Repeat the listing below word for word, stopping after the line that contains "for down, out, low_down, low_out, wide, level, square".

==== Extracted data

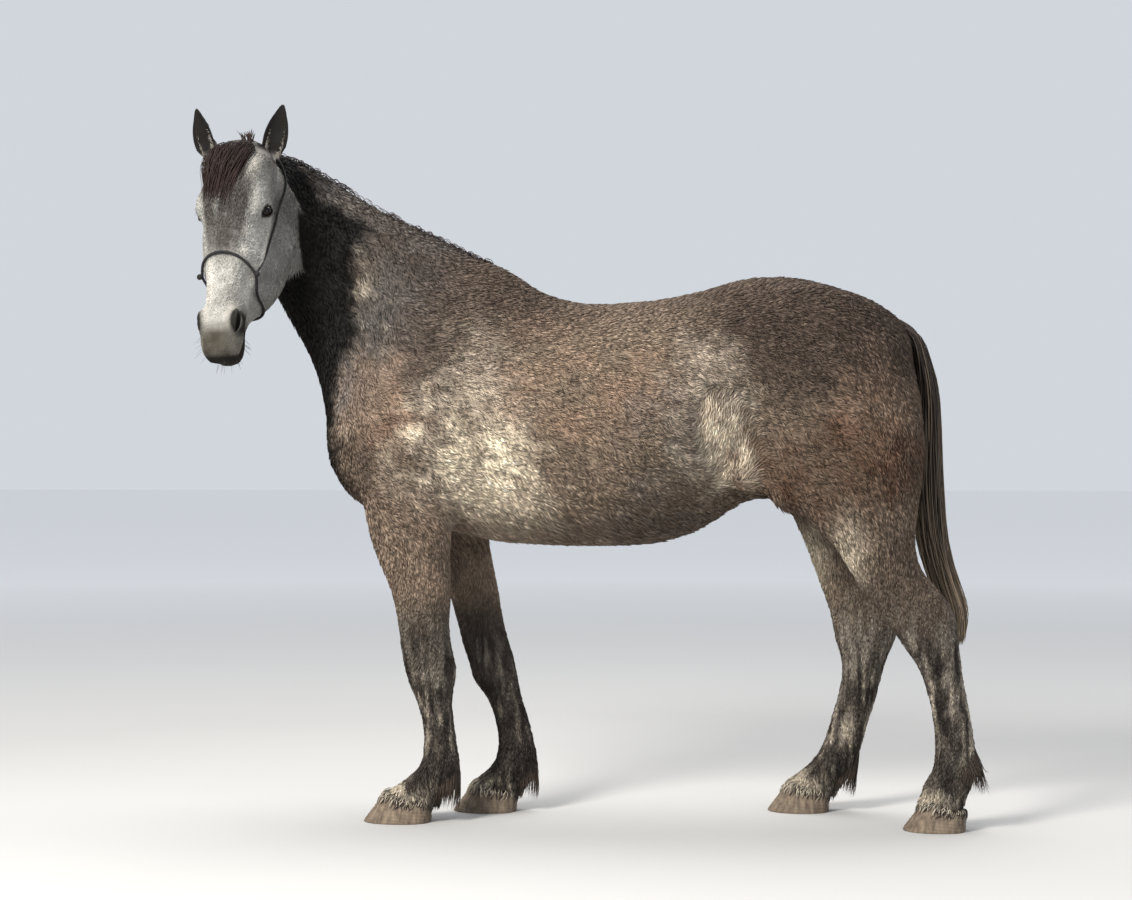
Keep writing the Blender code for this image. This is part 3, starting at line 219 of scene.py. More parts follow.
def skull_rings():
    """(down and out of the profile point, down and out of the underside point, half width, widest,
    squareness of the profile), poll to upper lip, as shares of the head's length."""
    rows = [
        (-0.020, -0.050, 0.030, -0.170, 0.105, 0.50, 2.0),
        (0.050, 0.004, 0.080, -0.215, 0.146, 0.50, 2.1),
        (0.140, 0.026, 0.170, -0.235, 0.160, 0.50, 2.2),
        (0.240, 0.034, 0.260, -0.245, 0.160, 0.42, 2.3),
        (0.320, 0.028, 0.340, -0.245, 0.160, 0.40, 2.3),
        (0.400, 0.014, 0.420, -0.240, 0.148, 0.48, 2.2),
        (0.490, 0.002, 0.510, -0.228, 0.136, 0.52, 2.1),
        (0.590, -0.006, 0.610, -0.212, 0.116, 0.55, 2.1),
        (0.690, -0.012, 0.710, -0.196, 0.099, 0.55, 2.1),
        (0.790, -0.016, 0.800, -0.184, 0.092, 0.55, 2.1),
        (0.870, -0.022, 0.875, -0.176, 0.098, 0.50, 2.2),
        (0.940, -0.044, 0.940, -0.168, 0.084, 0.50, 2.2),
        (0.990, -0.080, 0.985, -0.158, 0.056, 0.50, 2.0),
    ]
    return [(on_head(down, out, 0), on_head(low_down, low_out, 0), wide * HEAD_LENGTH, level, square, 2.0)
            for down, out, low_down, low_out, wide, level, square in rows]


def jaw_rings():
    """The same for the lower jaw, from the angle of the jaw to the chin."""
    rows = [
        (0.120, -0.130, 0.165, -0.340, 0.105),
        (0.220, -0.130, 0.270, -0.430, 0.142),
        (0.330, -0.130, 0.400, -0.460, 0.158),
        (0.450, -0.125, 0.550, -0.440, 0.148),
        (0.570, -0.120, 0.665, -0.372, 0.122),
        (0.690, -0.120, 0.750, -0.280, 0.084),
        (0.800, -0.125, 0.820, -0.228, 0.064),
        (0.880, -0.135, 0.890, -0.232, 0.066),
        (0.940, -0.150, 0.945, -0.222, 0.060),
        (0.975, -0.165, 0.975, -0.202, 0.044),
    ]
    return [(on_head(down, out, 0), on_head(low_down, low_out, 0), wide * HEAD_LENGTH, 0.58, 2.0, 2.1)
            for down, out, low_down, low_out, wide in rows]


def leg_rings(rows):
    """Level rings of a leg from (z, front x, back x, y, half width)."""
    return [((front, y, z), (back, y, z), wide, 0.5, 2.1, 2.1) for z, front, back, y, wide in rows]


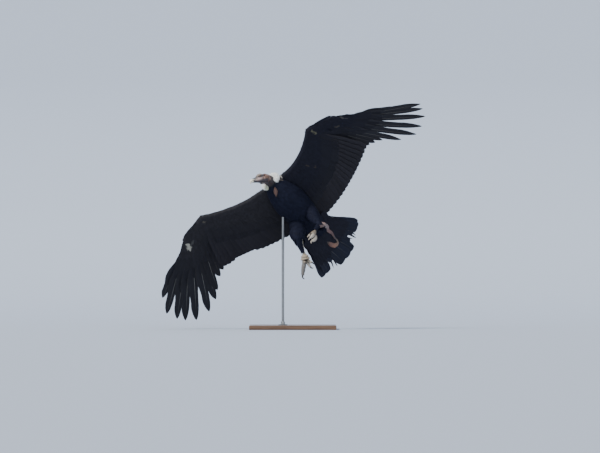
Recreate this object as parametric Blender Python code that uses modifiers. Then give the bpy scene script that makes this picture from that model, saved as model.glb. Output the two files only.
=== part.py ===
import math

import bmesh
import bpy
from mathutils import Euler, Matrix, Vector

# Andean condor, adult male, banking with both legs hanging, on a plain display stand.
# Sizes are in metres. The bird is built level in its own frame: +X to the bill, +Y to its
# left and +Z to its back, with the origin in the middle of the trunk. One empty then banks it.

GAP = 0.0003

# How the bird is held: nose up, left wing up, turned on the stand.
NOSE_UP = math.radians(38.6)
BANK = math.radians(53.4)
HEADING = math.radians(217.4)
TRUNK_PLACE = Vector((0.030, 0.030, 0.860))

# Stand
BASE_SIZE = Vector((0.62, 0.52, 0.030))
BASE_ROUNDING = 0.004
ROD_PLACE = Vector((-0.070, -0.046, 0))
ROD_RADIUS = 0.009
FLANGE_RADIUS = 0.034
FLANGE_HEIGHT = 0.012

# Trunk, as stations from the neck to the tail: place along X, half width, height above and
# depth below the axis.
TRUNK = (
    (0.300, 0.047, 0.044, 0.050),
    (0.262, 0.068, 0.060, 0.074),
    (0.185, 0.098, 0.082, 0.108),
    (0.085, 0.116, 0.094, 0.126),
    (-0.030, 0.110, 0.090, 0.118),
    (-0.130, 0.092, 0.072, 0.090),
    (-0.215, 0.074, 0.052, 0.062),
    (-0.262, 0.062, 0.036, 0.042),
)

# Wings. Every pose value is for one wing, in the bird's frame, with Y counted outwards.
SHOULDER = Vector((0.100, 0.070, 0.050))
LEFT_WING = {
    "name": "wing_left",
    "side": 1,
    "wrist": Vector((0.392, 0.450, 0.050)),
    "elbow_back": 0.115,
    "lead_sag": 0.053,
    "hand_bearing": math.radians(-10),
    "tip_bearings": (31.9, 4.6, -0.12),
    "finger_twist": math.radians(-28),
    "primary_reach": (0.440, 0.470, 0.507, 0.560, 0.690, 0.794, 0.827, 0.848, 0.831, 0.819),
    "trail": (Vector((0.000, 0.680)), Vector((-0.158, 0.390)), Vector((-0.215, 0.050))),
}
RIGHT_WING = {
    "name": "wing_right",
    "side": -1,
    "wrist": Vector((0.382, 0.561, 0.065)),
    "elbow_back": 0.060,
    "lead_sag": 0.035,
    "hand_bearing": math.radians(-15),
    "tip_bearings": (26.5, 6.1, -0.10),
    "finger_twist": math.radians(-8),
    "primary_reach": (0.415, 0.455, 0.530, 0.673, 0.767, 0.826, 0.826, 0.820, 0.791, 0.674),
    "trail": (Vector((-0.005, 0.680)), Vector((-0.070, 0.405)), Vector((-0.178, 0.060))),
}
HAND_LENGTH = 0.220
PRIMARIES = 10
SECONDARIES = 12
TERTIALS = 5
TIP_RISE = 0.075
TRAIL_HEIGHT = 0.036

# Feathers: web widths in front of and behind the shaft at each share of the length, the
# thickness of the webs and of the shaft, and how far neighbours are tipped to lie like tiles.
WEB_THICKNESS = 0.0007
SHAFT_THICKNESS = 0.0018
TILING = math.radians(7)
PRIMARY_WEBS = (
    (0.00, 0.004, 0.004),
    (0.20, 0.008, 0.012),
    (0.40, 0.019, 0.046),
    (0.56, 0.019, 0.042),
    (0.66, 0.021, 0.027),
    (0.84, 0.019, 0.027),
    (0.96, 0.007, 0.012),
)
SECONDARY_WEBS = (
    (0.00, 0.004, 0.006),
    (0.25, 0.012, 0.026),
    (0.65, 0.016, 0.036),
    (0.96, 0.011, 0.027),
)
TAIL_WEBS = (
    (0.00, 0.004, 0.004),
    (0.30, 0.010, 0.013),
    (0.60, 0.024, 0.026),
    (0.95, 0.023, 0.028),
)
COVERT_WEBS = (
    (0.00, 0.004, 0.006),
    (0.45, 0.011, 0.022),
    (0.90, 0.008, 0.018),
)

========

__The completed task__
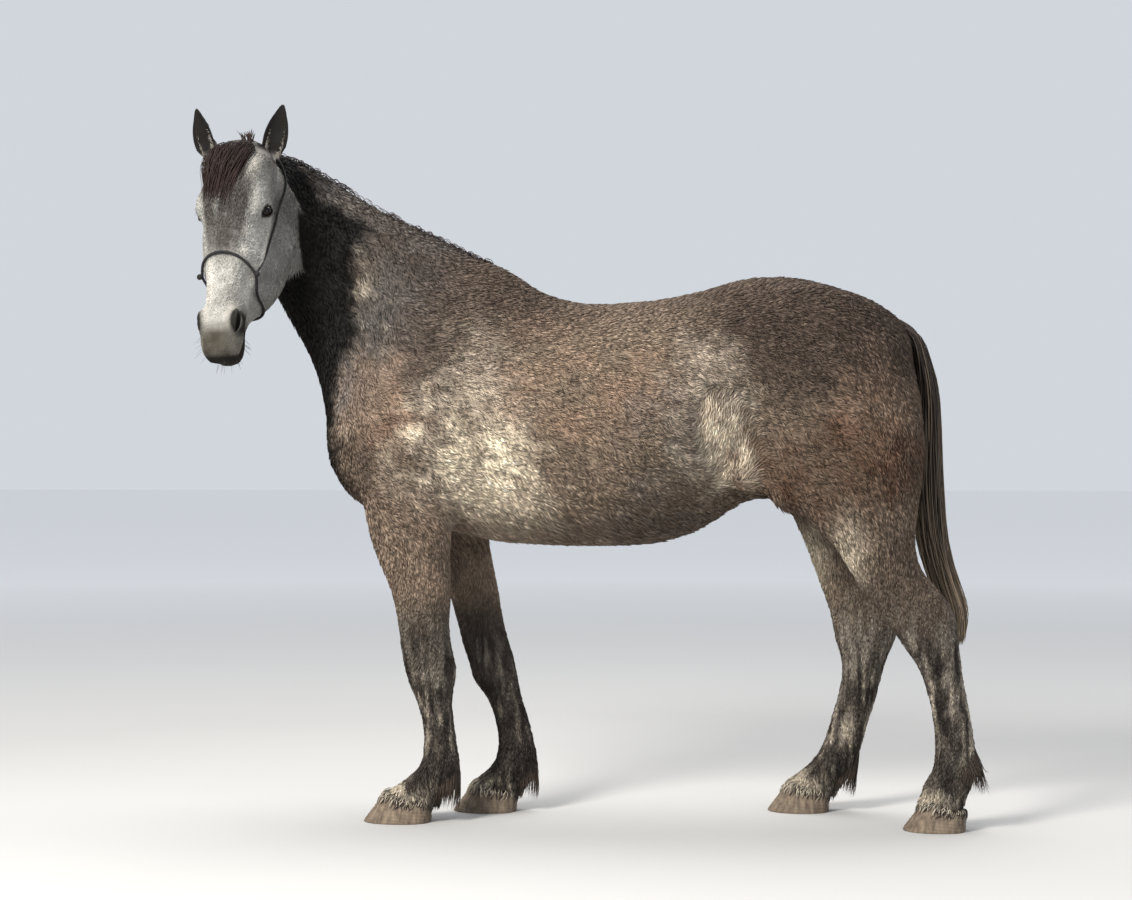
Keep writing the Blender code for this image. This is part 3, starting at line 219 of scene.py. More parts follow.
def skull_rings():
    """(down and out of the profile point, down and out of the underside point, half width, widest,
    squareness of the profile), poll to upper lip, as shares of the head's length."""
    rows = [
        (-0.020, -0.050, 0.030, -0.170, 0.105, 0.50, 2.0),
        (0.050, 0.004, 0.080, -0.215, 0.146, 0.50, 2.1),
        (0.140, 0.026, 0.170, -0.235, 0.160, 0.50, 2.2),
        (0.240, 0.034, 0.260, -0.245, 0.160, 0.42, 2.3),
        (0.320, 0.028, 0.340, -0.245, 0.160, 0.40, 2.3),
        (0.400, 0.014, 0.420, -0.240, 0.148, 0.48, 2.2),
        (0.490, 0.002, 0.510, -0.228, 0.136, 0.52, 2.1),
        (0.590, -0.006, 0.610, -0.212, 0.116, 0.55, 2.1),
        (0.690, -0.012, 0.710, -0.196, 0.099, 0.55, 2.1),
        (0.790, -0.016, 0.800, -0.184, 0.092, 0.55, 2.1),
        (0.870, -0.022, 0.875, -0.176, 0.098, 0.50, 2.2),
        (0.940, -0.044, 0.940, -0.168, 0.084, 0.50, 2.2),
        (0.990, -0.080, 0.985, -0.158, 0.056, 0.50, 2.0),
    ]
    return [(on_head(down, out, 0), on_head(low_down, low_out, 0), wide * HEAD_LENGTH, level, square, 2.0)
            for down, out, low_down, low_out, wide, level, square in rows]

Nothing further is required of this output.